NB: Fische? Seit wann machen Fische Geräusche? Jetzt verarsch mich hier mal nicht.
FF: Mit «Arsch» triffst du den Nagel ziemlich genau auf den Fischkopf. Denn: Wie reden Heringe, he?
NB: Keine Ahnung. Singen sie? So schlecht wie du?
FF: Pfui Nachbar. Du schreibst jetzt 100 Mal «Meine Nachbarin ist eine Feuzadonna, und Heringe sind keine Wale, sondern kommunizieren via Pups-Alphabet».
NB: Was-Alphabet?
FF: Pups-Alphabet. Heringe kommunizieren mit Luftbläschen, die sie aus ihrem Allerwertesten rausdrücken. Dabei sind sie wahre Flatulenz-Virtuosen. Von salvenmässigem Intervallpupsen bis zu achtsekündigem Darmwinden haben die alles drauf und decken dabei ein Tonspektrum von mehr als drei Oktaven ab. Stell dir jetzt mal einen richtig grossen Heringsschwarm vor. Da pflügen mehrere Hundert Gesellen zusammen durchs Meer, die sich ordentlich was zu erzählen haben. Das lärmt dann auch entsprechend.

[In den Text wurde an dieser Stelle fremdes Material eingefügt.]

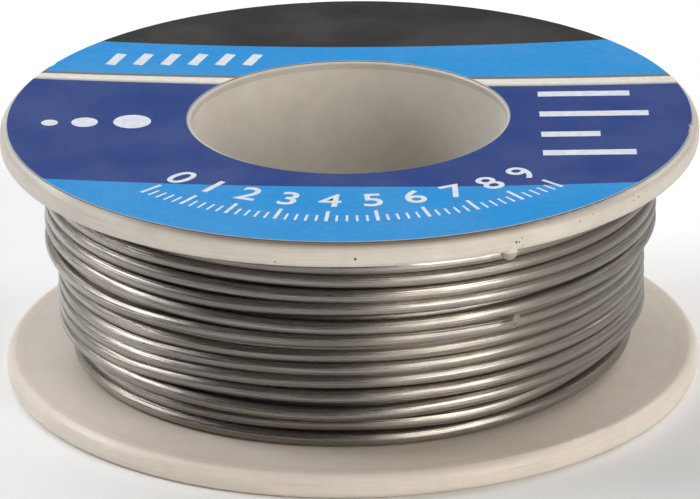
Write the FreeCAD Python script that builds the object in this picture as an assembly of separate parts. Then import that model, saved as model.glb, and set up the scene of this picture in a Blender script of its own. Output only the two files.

NB: Das heisst, dass Schweden Russland fast den Krieg erklärt hätte wegen pupsender Fische?
FF: Genau das heisst es. (Ein blubberndes Geräusch ertönt)
NB: Feuz, hast du etwa gerade in die Badewanne gepupst?!
FF: Würd’ ich nie tun. War ein russisches U-Boot.
NB: HAGEL UND GRANATEN, FEUZ, DU HÖLLENBRATSCHE! DIR ZIEH ICH GLEICH DIE KIEMEN LANG!
FF: Ach komm schon Nachbar. Aufhören mit der Haddockerei und Schwimmblase flach halten. Wir sind doch beides tolle Hechte, da muss man jetzt nicht einen auf weissen Hai machen oder gleich Dynamit in den Tümpel schmeissen, oder? Lass uns die Angelrute begraben und wieder Freunde sein. «Rute» chchch.
NB: chchch.
FF: Na also. Soll ich vielleicht noch ein kleines Versöhnungsliedchen auf unsere wiedergewonnene Freundschaft anstimmen?
NB: Moment. Erst geh ich Dynamit kaufen.
Frau Feuz ist freie Kulturjournalistin und schwimmt nicht im gleichen Biotop wie der Chef, der aus einem anderen Laich stammt. Der Nachbar hat im Übrigen versprochen, seinen Tim-und-Struppi-Konsum zu überdenken.